Palestinian Authority President Mahmoud Abbas demanded as one of the conditions of any ceasefire with Israel that Jews be banned from the Temple Mount. Abbas made the demand during separate meetings with Foreign Minister of Egypt Sameh Shoukry and Foreign Minister of Jordan Ayman Safadi, who both visited Ramallah. Abbas stated that he will not call for Israeli Arabs to stop their civil unrest and violent crimes in Israeli cities until Israel enacts laws “stopping attacks and incursions by extremist settlers, backed by the Israeli occupation forces, on al-Aqsa Mosque and on our people in the West Bank.”
The ‘West Bank’ is a term used to describe the territory that was under illegal Jordanian occupation from 1948-1967 which would more accurately be called Judea and Samaria.
Muslim access to the Temple Mount has been unimpeded throughout the crisis despite the site being used as a center for Arab violence. Jews were restricted from visiting the site for 21 days due to the Arab violence.
Though some media claim that the site has relevance to Islam, this claim is actually inaccurate and deeply insulting to most Sunni who maintain that Al Aqsa Mosque (the furthest mosque) is located in Al Ju’ranah (also referred to as Jeharna), near Mecca in Saudi Arabia. The claim that the Temple Mount has religious significance to Islma is also deeply insulting to all Shia. In the Koran, a story is told in which Muhammad makes a “Night Journey” from Mecca to pray at the “furthest mosque.” The name ‘Jerusalem’ does not appear in the Koran however ‘Ilya’, a Greek name given to Jerusalem, appears in some Hadith. The Arabic name for the city of Jerusalem is al Quds, the short form of “Beit al-Quds” (the holy house), a reference to the Jewis temples which stood on the Temple Mount.
In an article first published in 2016, Dr. Kedar, a senior lecturer in the Department of Arabic at Bar-Ilan University, is a long-time advocate for a more precise and accurate understanding of the significance of Jerusalem for some Muslims by dispelling some clear lies perpetuated about the Temple Mount. Dr. Kedar explained that Al-Aqsa is mentioned once in the Koran, and Jerusalem is never named even once.
In 682 CE, Abd Allah ibn al-Zubayr rebelled against the Islamic rulers in Damascus, conquered Mecca and prevented pilgrims from reaching Mecca for the Hajj. Since the Haj pilgrimage is one of the five basic Islamic commandments, the Umayads were forced to choose Jerusalem as their alternative for a pilgrimage site. In order to justify choosing Jerusalem, the Umayyads rewrote the story told in the Koran, moving the al Aqsa mosque to Jerusalem, and adding, for good measure, the myth of the night-time journey of Mohammed to al Aqsa. This is the reason the Sunnis now consider Jerusalem their third holiest city.

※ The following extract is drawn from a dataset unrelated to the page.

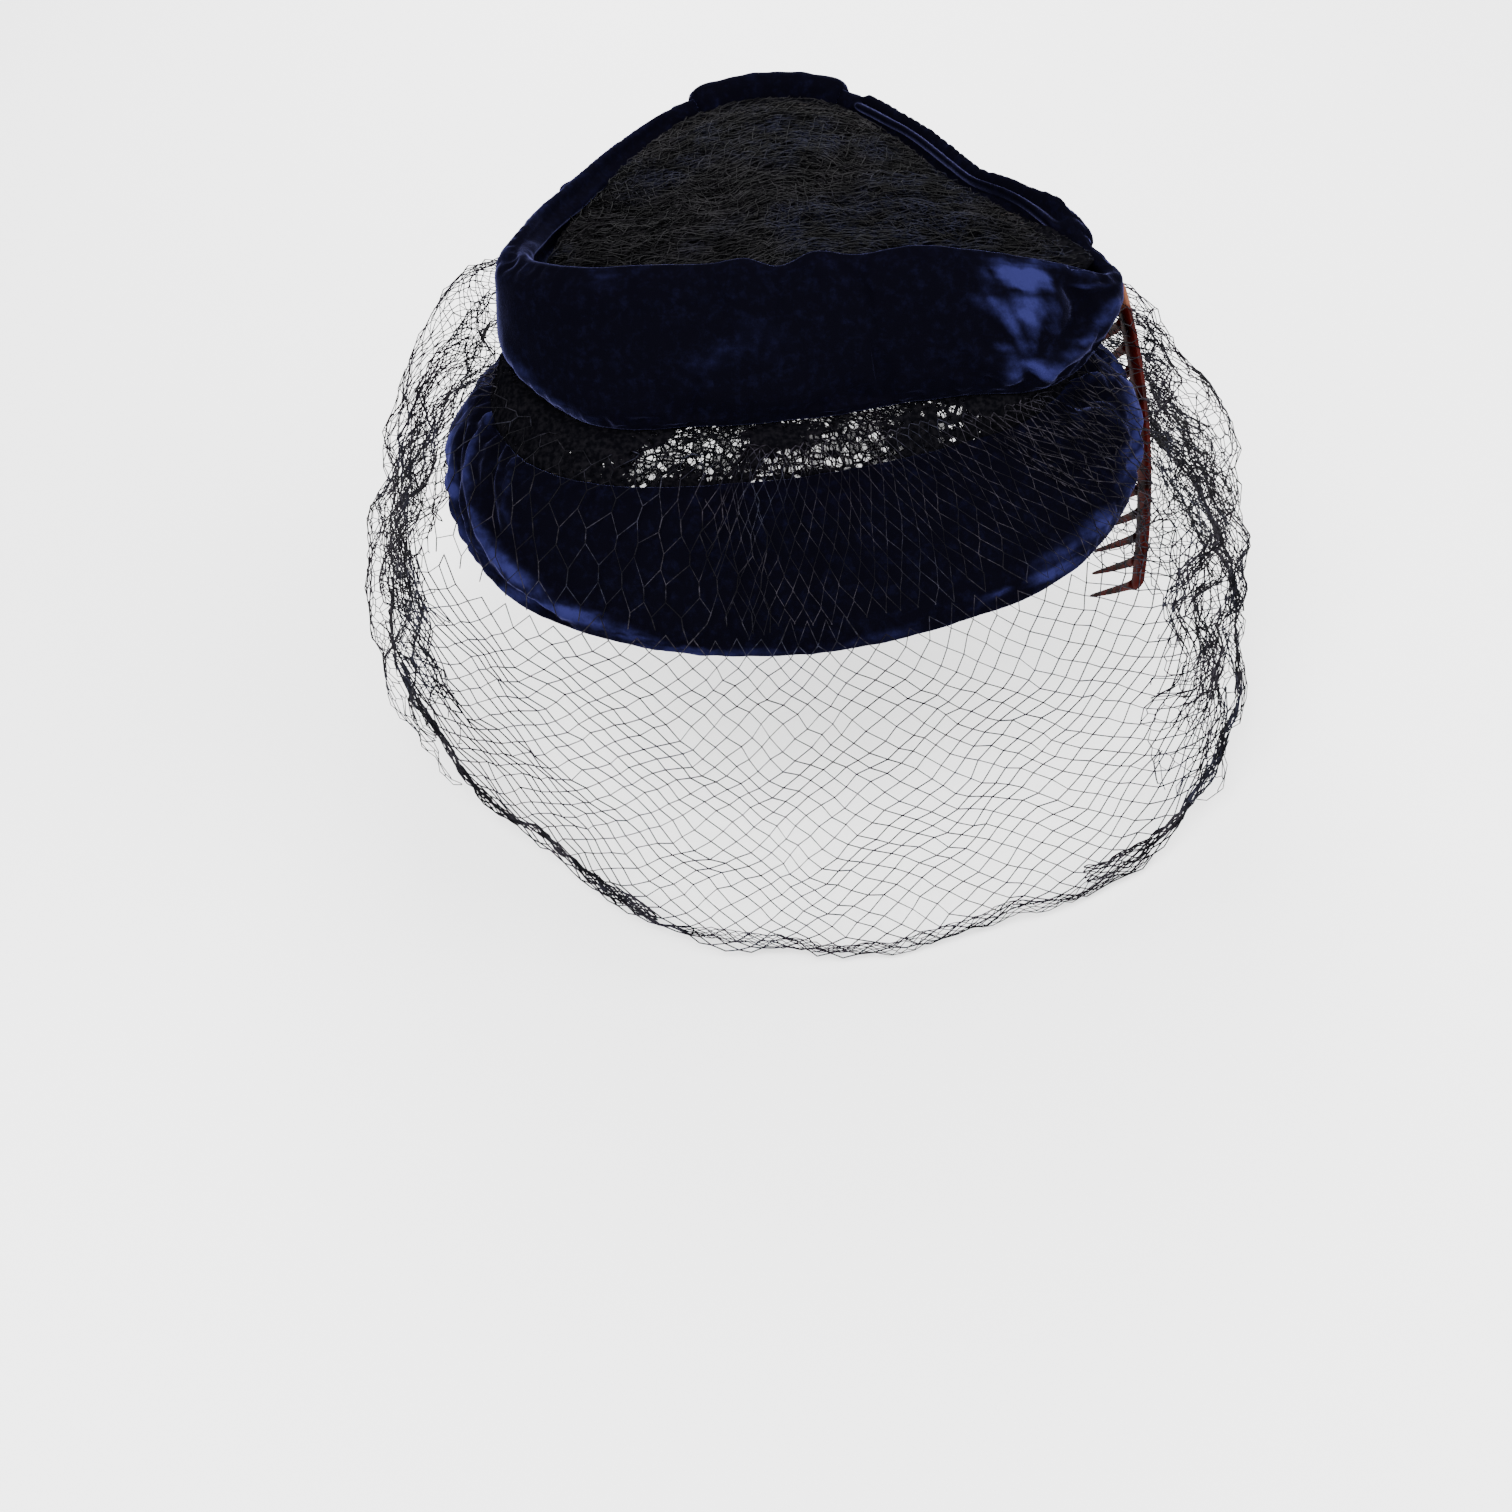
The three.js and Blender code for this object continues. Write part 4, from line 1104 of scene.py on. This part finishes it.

Shia Islam, mercilessly persecuted by the Umayya Caliphate, did not accept the holy Jerusalem canard, which is the reason the second holiest city to Shiites is Najif in Iraq, the burial place of Shiite founder Ali bin Abi Talib. Many of the Shiite elders – Iranian and Hezbollah – only began to call Jerusalem holy after the Khomeni rebellion in 1979 so as to keep the Sunnis from accusing them of being soft on Zionism.”
“The whole Palestinian story is based on the appropriation of stories of others. They have nothing Palestinian in their narrative. The land is stolen, the history is stolen, even Islam is not particularly Palestinians. There is no Palestinian heritage at all. There are Jewish, Christian, and Muslim antiquities in Israel. But there are no Palestinian antiquities.”
“This is why Al Aqsa is so central to them. Without a claim to Al Aqsa, they have no connection to the land. And the claim that Al Aqsa is in Jerusalem is fake news, a fake account by the Umayads. To claim that Al Aqsa is holy to Islam is hugely insulting to most Sunni Muslims since it would raise the mosque on the Temple Mount to a level of importance that could contest the centrality of Mecca in Islam. But the Palestinians make this claim anyway.”
“Palestinian names testify that they are not really Palestinian. Many names identify their trues origins in Egypt, Syria, Jordan, and other places in the Middle East. Claiming that Jesus is Palestinian is another attempt by Palestinians to claim to have roots here. But it is just another case of them appropriating something they have no connection to.”